Ebû Mansûr el-Mâtürîdî, Nâs sûresinde Allah’ı niteleyen “rab, melik, ilâh” kelimelerinin dar kapsamlı “nâs” yerine felak sûresindeki gibi bütün yaratılmışları içine alan “mâ halak” (yarattığı her şey) terkibine izâfe edilmemesinin sebebini şöyle açıklamaktadır: İçlerinde rab edinilenler ile hükümdarların bulunması ve Allah’tan başkasına ibadet yapılmasıyla bilinen varlık türü insandır. Sûrede insanları yaratan, rahmetiyle geliştirip yaşatan, bütün bir kâinata olduğu gibi onlara da hâkim bulunan ve tapınılmaya yegâne lâyık olanın sadece Allah olduğu mesajı verilmektedir. Ayrıca İslâm anlayışına göre insan kâinatın en değerli varlığıdır, ona nisbet edilen şeyler (rab, melik, ilâh) bütün yaratıklara nisbet edilmiş sayılır.

Nâs sûresinin faziletine dair birçok rivayet nakledilmiştir. Genellikle İhlâs ve Felak sûrelerinin de yer aldığı rivayetlerde Muavvizât’ın Kur’an’ın üçte birine denk gelen fazileti, şifa verici ve koruyucu özellikleri, yatmadan önce ve her namazdan sonra okunmasının gereği vurgulanmaktadır.

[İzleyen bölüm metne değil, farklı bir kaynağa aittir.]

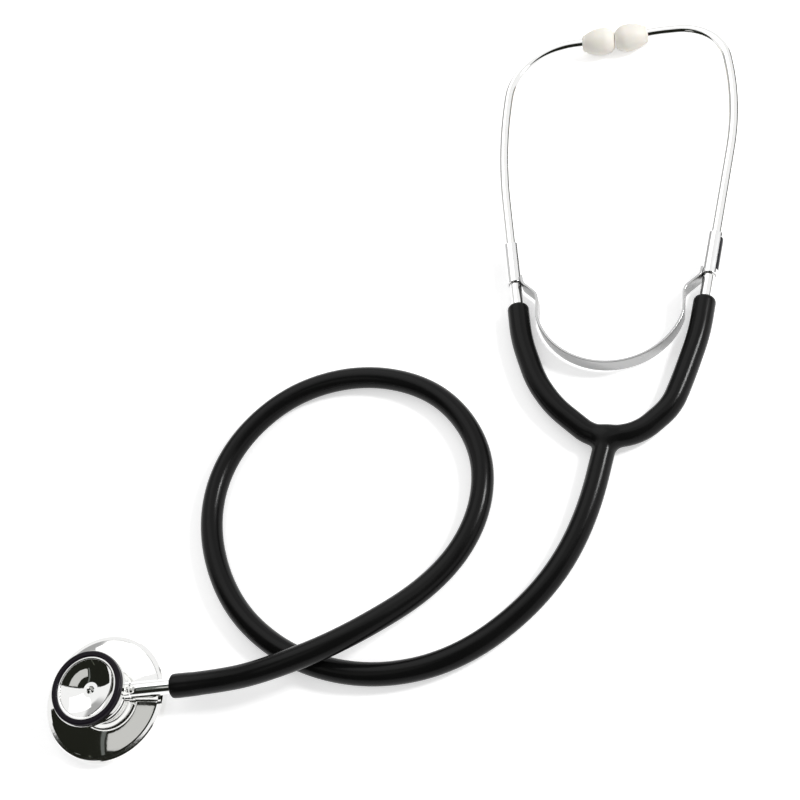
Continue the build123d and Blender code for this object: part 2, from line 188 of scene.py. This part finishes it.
def bumped(tree, shader, height, strength, distance):
    inputs = {"Height": height, "Strength": strength, "Distance": distance}
    bump = add(tree, "ShaderNodeBump", inputs)
    tree.links.new(bump.outputs["Normal"], shader.inputs["Normal"])


def chrome_material(name, colour, rough_low, rough_high):
    material, tree, shader = new_material(name)
    shader.inputs["Metallic"].default_value = 1.0
    smudge = noise_of(tree, 90.0, 4.0, 0.6, distortion=0.6)
    tree.links.new(
        mixed(tree, smudge, (*[c * 0.97 for c in colour], 1), (*colour, 1)), shader.inputs["Base Color"]
    )
    tree.links.new(ranged(tree, smudge, rough_low, rough_high, 0.3, 0.75), shader.inputs["Roughness"])
    fine = noise_of(tree, 900.0, 2.0, 0.5)
    bumped(tree, shader, fine, 0.02, 0.0001)
    return material


def rubber_material(name, colour, rough_low, rough_high, level):
    material, tree, shader = new_material(name)
    cloud = noise_of(tree, 60.0, 3.0, 0.55)
    shade = mixed(tree, cloud, (*[c * 0.8 for c in colour], 1), (*[c * 1.25 for c in colour], 1))
    tree.links.new(shade, shader.inputs["Base Color"])
    tree.links.new(ranged(tree, cloud, rough_low, rough_high, 0.3, 0.7), shader.inputs["Roughness"])
    shader.inputs["Specular IOR Level"].default_value = level
    grain = noise_of(tree, 1400.0, 2.0, 0.6)
    bumped(tree, shader, grain, 0.08, 0.0002)
    return material


CHROME = chrome_material("polished_chrome", (0.9, 0.9, 0.89), 0.03, 0.07)
STEEL = chrome_material("satin_steel", (0.42, 0.42, 0.42), 0.24, 0.34)
STEEL_BRIGHT = chrome_material("bright_steel", (0.85, 0.85, 0.85), 0.1, 0.16)
RUBBER = rubber_material("black_tubing", (0.005, 0.005, 0.005), 0.18, 0.26, 0.12)
# Painted shade: a near-black material for the sheet that darkens each sleeve window
WINDOW_SHADE = rubber_material("sleeve_painted_shade", (0.004, 0.004, 0.007), 0.3, 0.4, 0.1)
RING_RUBBER = rubber_material("black_ring_rubber", (0.007, 0.005, 0.009), 0.32, 0.42, 0.15)


def ivory_material():
    material, tree, shader = new_material("ivory_plastic")
    cloud = noise_of(tree, 120.0, 2.0, 0.5)
    shade = mixed(tree, cloud, (0.78, 0.745, 0.68, 1), (0.83, 0.8, 0.735, 1))
    tree.links.new(shade, shader.inputs["Base Color"])
    shader.inputs["Roughness"].default_value = 0.5
    shader.inputs["Subsurface Weight"].default_value = 0.25
    shader.inputs["Subsurface Radius"].default_value = (0.003, 0.002, 0.0012)
    shader.inputs["Subsurface Scale"].default_value = 0.6
    grain = noise_of(tree, 1600.0, 2.0, 0.5)
    bumped(tree, shader, grain, 0.05, 0.0002)
    return material


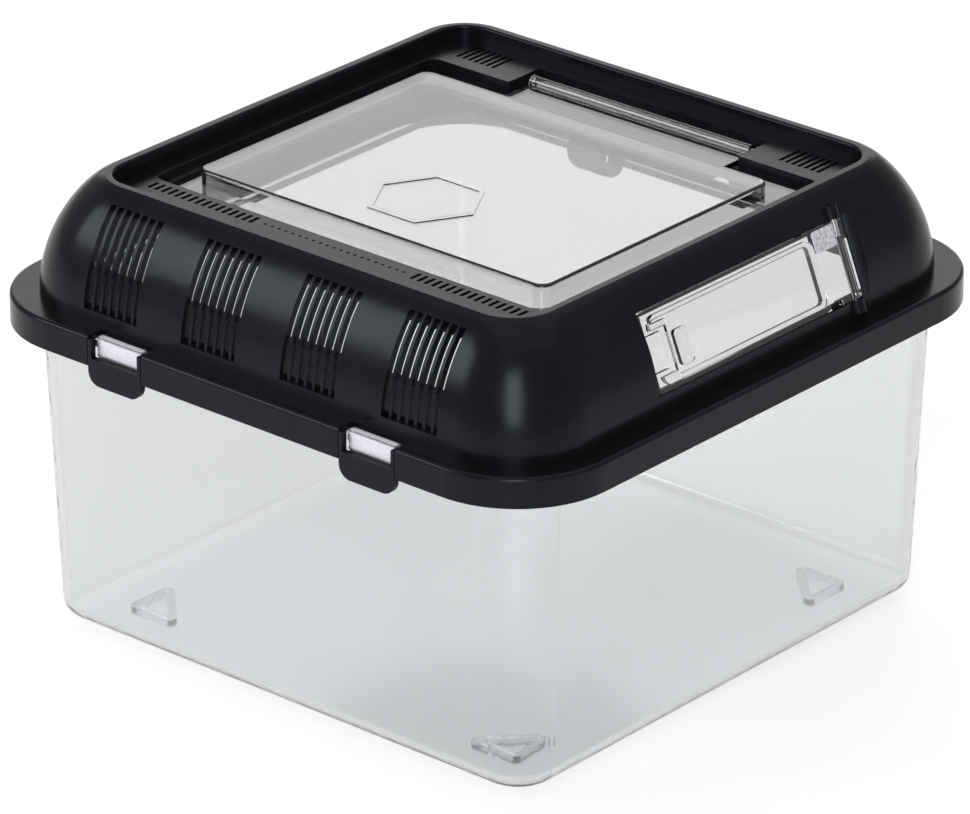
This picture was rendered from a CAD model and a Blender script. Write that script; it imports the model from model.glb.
import math

import bmesh
import bpy
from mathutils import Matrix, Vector


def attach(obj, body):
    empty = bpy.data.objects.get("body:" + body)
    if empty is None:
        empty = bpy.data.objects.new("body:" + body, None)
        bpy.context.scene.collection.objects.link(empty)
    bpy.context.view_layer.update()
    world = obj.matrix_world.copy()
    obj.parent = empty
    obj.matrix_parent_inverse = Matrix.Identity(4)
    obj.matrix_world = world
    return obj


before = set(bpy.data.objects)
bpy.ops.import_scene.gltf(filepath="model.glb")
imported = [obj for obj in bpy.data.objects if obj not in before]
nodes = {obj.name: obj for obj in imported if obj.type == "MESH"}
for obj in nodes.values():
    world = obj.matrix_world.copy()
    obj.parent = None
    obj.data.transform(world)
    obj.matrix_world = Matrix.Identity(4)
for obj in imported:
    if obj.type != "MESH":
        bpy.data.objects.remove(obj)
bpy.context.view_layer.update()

# ---- camera ----------------------------------------------------------------------------------

CAMERA_AZIMUTH = math.radians(40.77)     # 0 looks along +Y
CAMERA_ELEVATION = math.radians(24.30)
CAMERA_DISTANCE = 1.969
CAMERA_TARGET = Vector((0, 0, 0.074))
CAMERA_LENS = 262.2
CAMERA_SHIFT = (-0.0035, -0.0442)
CAMERA_REACH = 60


def add_camera():
    data = bpy.data.cameras.new("camera")
    camera = bpy.data.objects.new("camera", data)
    bpy.context.scene.collection.objects.link(camera)
    back = Vector((
        math.sin(CAMERA_AZIMUTH) * math.cos(CAMERA_ELEVATION),
        -math.cos(CAMERA_AZIMUTH) * math.cos(CAMERA_ELEVATION),
        math.sin(CAMERA_ELEVATION),
    ))
    camera.location = CAMERA_TARGET + back * CAMERA_DISTANCE
    camera.rotation_euler = (-back).to_track_quat("-Z", "Y").to_euler()
    data.lens = CAMERA_LENS
    data.shift_x, data.shift_y = CAMERA_SHIFT
    data.clip_end = CAMERA_REACH
    bpy.context.scene.camera = camera


# ---- node helpers ----------------------------------------------------------------------------


class Shader:
    """A material's node tree, with short ways to add, join and set nodes."""

    def __init__(self, name):
        self.material = bpy.data.materials.new(name)
        self.material.use_nodes = True
        self.tree = self.material.node_tree
        self.tree.nodes.clear()
        self.output = self.tree.nodes.new("ShaderNodeOutputMaterial")

    def add(self, kind, **values):
        node = self.tree.nodes.new(kind)
        for key, value in values.items():
            if hasattr(node, key):
                setattr(node, key, value)
            else:
                node.inputs[key.replace("_", " ")].default_value = value
        return node

    def join(self, start, end):
        self.tree.links.new(start, end)

    def blended(self, factor, first, second):
        """A colour that goes from first to second as factor goes from 0 to 1."""
        mix = self.add("ShaderNodeMix", data_type="RGBA")
        mix.inputs["A"].default_value = (*first, 1)
        mix.inputs["B"].default_value = (*second, 1)
        self.join(factor, mix.inputs["Factor"])
        return mix.outputs["Result"]

    def bumped(self, shader, height, strength, distance):
        """Gives a shader a bumped normal from a height."""
        bump = self.add("ShaderNodeBump", Strength=strength, Distance=distance)
        self.join(height, bump.inputs["Height"])
        self.join(bump.outputs["Normal"], shader.inputs["Normal"])

    def crossed(self, factor, first, second):
        """A shader that goes from first to second as factor goes from 0 to 1."""
        mix = self.add("ShaderNodeMixShader")
        self.join(factor, mix.inputs["Fac"])
        self.join(first.outputs["BSDF"], mix.inputs[1])
        self.join(second.outputs["BSDF"], mix.inputs[2])
        self.join(mix.outputs["Shader"], self.output.inputs["Surface"])


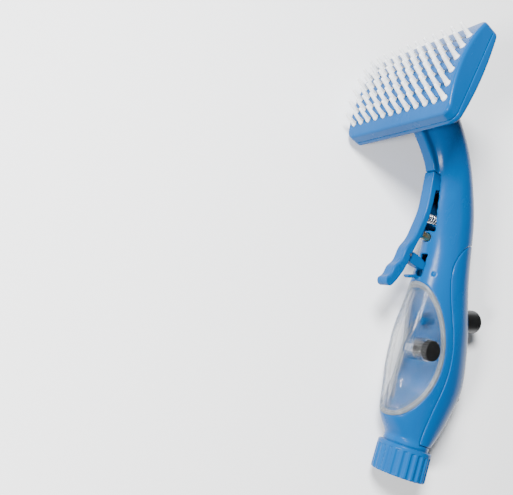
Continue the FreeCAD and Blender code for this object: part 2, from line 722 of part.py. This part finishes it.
# ================================================================ soap tank
def make_soap_tank():
    """The clear tank, with its outlet to the pump and the opening for the filler neck."""
    inner_form = handle_loft(TANK_WALL)
    tank = OUTER.common(tank_zone(0.0))
    tank = tank.cut(inner_form.common(tank_zone(-TANK_WALL)))
    tank = tank.cut(cylinder(FILLER_OUTER_RADIUS + 0.02, FILLER, FILLER + Vector(0, 40, 0)))
    return largest(tank.cut(pump_cylinder(2.6, -10.0, 10.0)))


def make_tank_gasket():
    """The pale seal that shows as a rim round the tank."""
    strip = OUTER.common(tank_zone(GASKET_WIDTH - 0.05)).cut(tank_zone(0.05))
    return largest(strip.cut(handle_loft(3.0)))


def make_filler_neck():
    """The clear filler neck through the side of the tank."""
    mouth = FILLER + Vector(0, 17.4, 0)
    return tube(FILLER_OUTER_RADIUS, FILLER_BORE_RADIUS, FILLER + Vector(0, 2.2, 0), mouth)


def make_filler_plug():
    """The black rubber plug in the filler neck."""
    head = cylinder(PLUG_RADIUS, FILLER + Vector(0, 17.6, 0), FILLER + Vector(0, 22.2, 0))
    rims = [e for e in head.Edges if len(e.Vertexes) == 1 and e.CenterOfMass.y > 22]
    head = head.makeFillet(0.9, rims)
    for i in range(PLUG_RIB_COUNT):
        angle = 2 * math.pi * i / PLUG_RIB_COUNT
        foot = FILLER + Vector(math.cos(angle), 0, math.sin(angle)) * (PLUG_RADIUS + 0.15)
        head = head.cut(cylinder(0.5, foot + Vector(0, 18.4, 0), foot + Vector(0, 23, 0)))
    stem = cylinder(FILLER_BORE_RADIUS - 0.05, FILLER + Vector(0, 9.0, 0), FILLER + Vector(0, 17.7, 0))
    return head.fuse(stem)


def make_dip_tube():
    """The pick-up tube from the pump's mouth to the bottom of the tank."""
    start = pump_point(-7.6)
    route = [start, pump_point(-11.6), Vector(18.0, -7.5, 84.0), Vector(19.0, -7.0, 62.0),
             Vector(22.6, -1.5, 47.0)]
    return hose(route, 2.2, 1.7, 1.1)


# ================================================================ soap pump
def make_pump_barrel():
    """The pump cylinder between the tank wall and the back cover."""
    barrel = pump_cylinder(6.0, 4.5, 25.0)
    nose = pump_cylinder(2.5, -7.5, 4.6)
    barrel = barrel.fuse(nose)
    outlet = [pump_point(SOAP_OUTLET, 4.8), pump_point(SOAP_OUTLET, 9.2)]
    barrel = barrel.fuse(cylinder(0.95, *outlet))
    barrel = barrel.cut([pump_cylinder(PISTON_BORE_RADIUS, 8.0, 26.0), pump_cylinder(1.3, -8.0, 9.0)])
    return barrel.cut(cylinder(0.5, pump_point(SOAP_OUTLET, 3.0), pump_point(SOAP_OUTLET, 10.0)))


def make_pump_piston():
    """The piston that the soap button drives."""
    groove = pump_ring(4.5, 3.5, PISTON_FRONT + 1.4, PISTON_FRONT + 2.6)
    end = PISTON_FRONT + PISTON_LENGTH
    return pump_cylinder(PISTON_BORE_RADIUS - RUNNING_GAP, PISTON_FRONT, end).cut(groove)


def make_piston_seal():
    """The O-ring in the piston's groove."""
    return Part.makeTorus(3.9, 0.4, pump_point(PISTON_FRONT + 2.0), pump_point(1.0) - pump_point(0.0))


def make_soap_button():
    """The black button on the back, with the rod that reaches the piston."""
    cap = pump_cylinder(BUTTON_RADIUS, 28.0, BUTTON_TOP)
    top = pump_point(BUTTON_TOP)
    rims = [e for e in cap.Edges if len(e.Vertexes) == 1 and (e.CenterOfMass - top).Length < 1]
    cap = cap.makeFillet(1.4, rims)
    cap = cap.cut(pump_cylinder(BUTTON_RADIUS - 1.6, 27.0, BUTTON_FLOOR))
    return cap.fuse(pump_cylinder(2.2, PISTON_FRONT + PISTON_LENGTH, BUTTON_FLOOR + 0.6))


def make_button_spring():
    """The return spring inside the soap button."""
    return coil(pump_point(25.6), pump_point(BUTTON_FLOOR - 0.8), 5.0, 0.5, 5)


def make_button_guide():
    """The ring in the back cover that guides the button."""
    return pump_ring(BUTTON_RADIUS + 0.55, BUTTON_RADIUS + 0.1, 25.6, 40.0).common(OUTER)


def make_check_ball():
    """The steel ball of the pump's inlet valve."""
    return Part.makeSphere(2.4, pump_point(10.2))


def make_soap_hose():
    """The thin hose from the pump to the water outlet above the valve."""
    start = pump_point(SOAP_OUTLET, 6.2)
    route = [start, start + Vector(0, 4.9, 0), start + Vector(2.0, 4.9, 12.0),
             Vector(5.0, 10.6, 138.0), Vector(10.0, 9.9, 150.0),
             Vector(VALVE_OUTLET_X, 9.6, 165.7), Vector(VALVE_OUTLET_X, 5.1, 165.7)]
    return hose(route, 2.4, 1.4, 1.0)


# ================================================================ assembly
PIECES = {
    "main_housing": make_housing,
    "back_cover": make_back_cover,
    "cover_screws": make_cover_screws,
    "collar_nut": make_collar_nut,
    "inlet_spigot": make_inlet_spigot,
    "inlet_washer": make_inlet_washer,
    "filter_screen": make_filter_screen,
    "supply_tube": make_supply_tube,
    "valve_body": make_valve_body,
    "valve_gland": make_valve_gland,
    "valve_stem": make_valve_stem,
    "valve_stem_seal": make_stem_seal,
    "valve_spring": make_valve_spring,
    "outlet_tube": make_outlet_tube,
    "spray_face_plate": make_spray_face_plate,
    "bristle_pad": make_bristle_pad,
    "head_gasket": make_head_gasket,
    "head_rear_shell": make_head_rear_shell,
    "neck_seal": make_neck_seal,
    "trigger": make_trigger,
    "trigger_pin": make_trigger_pin,
    "trigger_spring": make_trigger_spring,
    "spring_seat": make_spring_seat,
    "lock_latch": make_lock_latch,
    "latch_pin": make_latch_pin,
    "soap_tank": make_soap_tank,
    "tank_gasket": make_tank_gasket,
    "filler_neck": make_filler_neck,
    "filler_plug": make_filler_plug,
    "dip_tube": make_dip_tube,
    "pump_barrel": make_pump_barrel,
    "pump_piston": make_pump_piston,
    "piston_seal": make_piston_seal,
    "soap_button": make_soap_button,
    "button_spring": make_button_spring,
    "button_guide": make_button_guide,
    "pump_check_ball": make_check_ball,
    "soap_hose": make_soap_hose,
}


def resting_turn():
    """How the sprayer lies: filler plug up, handle along Y, on the head's back corner and the belly."""
    on_side = Rotation(Vector(0, 1, 1), 180)
    roll = Rotation(Vector(0, 1, 0), REST_ROLL)
    pitch = Rotation(Vector(1, 0, 0), REST_PITCH)
    return pitch.multiply(roll).multiply(on_side)


def resting_place(shapes):
    """The same turn, moved so that the floor is z = 0 and the whole is centred on x = y = 0."""
    turned = Part.Compound(shapes)
    turned.Placement = Placement(Vector(0, 0, 0), resting_turn())
    reach = turned.optimalBoundingBox(False)
    centre = reach.Center
    return Placement(Vector(-centre.x, -centre.y, -reach.ZMin), resting_turn())


def main():
    """Builds every piece in the design frame and writes it as it lies on the floor."""
    os.makedirs("parts", exist_ok=True)
    shapes = {name: make() for name, make in PIECES.items()}
    place = resting_place(list(shapes.values()))
    for name, shape in shapes.items():
        shape.Placement = place.multiply(shape.Placement)
        shape.exportStep("parts/" + name + ".step")


if __name__ == "__main__":
    main()
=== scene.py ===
"""The looks of the handheld bath sprayer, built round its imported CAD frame.

The moulded shells are rebuilt from the CAD nodes as fine, soft-edged skins, small real details
are added by mesh code, and every piece gets a procedural material. All sizes are in metres.
"""
import json
import math

import bmesh
import bpy
from mathutils import Matrix, Vector


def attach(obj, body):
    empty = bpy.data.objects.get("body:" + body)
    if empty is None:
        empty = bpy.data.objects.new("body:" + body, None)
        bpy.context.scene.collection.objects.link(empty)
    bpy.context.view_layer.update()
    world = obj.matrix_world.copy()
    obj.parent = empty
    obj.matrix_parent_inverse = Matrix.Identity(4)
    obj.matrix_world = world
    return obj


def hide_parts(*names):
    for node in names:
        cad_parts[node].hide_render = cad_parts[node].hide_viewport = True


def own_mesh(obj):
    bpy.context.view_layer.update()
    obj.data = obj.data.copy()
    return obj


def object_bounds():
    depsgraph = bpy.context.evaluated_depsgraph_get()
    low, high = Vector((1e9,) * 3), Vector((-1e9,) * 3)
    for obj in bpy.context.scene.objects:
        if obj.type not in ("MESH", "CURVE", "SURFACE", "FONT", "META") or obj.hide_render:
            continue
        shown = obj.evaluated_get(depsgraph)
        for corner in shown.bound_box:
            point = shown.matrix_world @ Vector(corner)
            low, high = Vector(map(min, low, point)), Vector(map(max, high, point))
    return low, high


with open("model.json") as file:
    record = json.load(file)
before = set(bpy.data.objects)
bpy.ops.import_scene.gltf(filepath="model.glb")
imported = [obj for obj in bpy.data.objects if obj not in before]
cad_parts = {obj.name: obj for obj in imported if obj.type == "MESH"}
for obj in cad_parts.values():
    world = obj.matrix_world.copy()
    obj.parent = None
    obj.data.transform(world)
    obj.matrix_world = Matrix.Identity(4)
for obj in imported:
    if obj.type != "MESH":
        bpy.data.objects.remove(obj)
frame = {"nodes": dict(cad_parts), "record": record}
cad_low, cad_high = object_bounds()
record = frame["record"]
SLOT_OF = {row["node"]: row["material_slot"] for row in record["subparts"]}
BODY_OF = {node: body for body, nodes in record["behaviour"]["bodies"].items() for node in nodes}
MM = 0.001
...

*De ki: "Cinlerden ve insanlardan; insanların kalplerine vesvese veren sinsi vesvesecinin kötülüğünden, insanların Rabbine, insanların Melik'ine, insanların İlah'ına sığınırım." ﴾1-6﴿

Böylece 114 sureden oluşan yüce kitabımız Kuranı Kerim’in her suresini, Tdv İslam Ansiklopedisi katkılarıyla öğrenmeye çalıştık. Rabbim kabul etsin. Bizi öğrenen ve öğrendikleriyle amel edenlerden eylesin.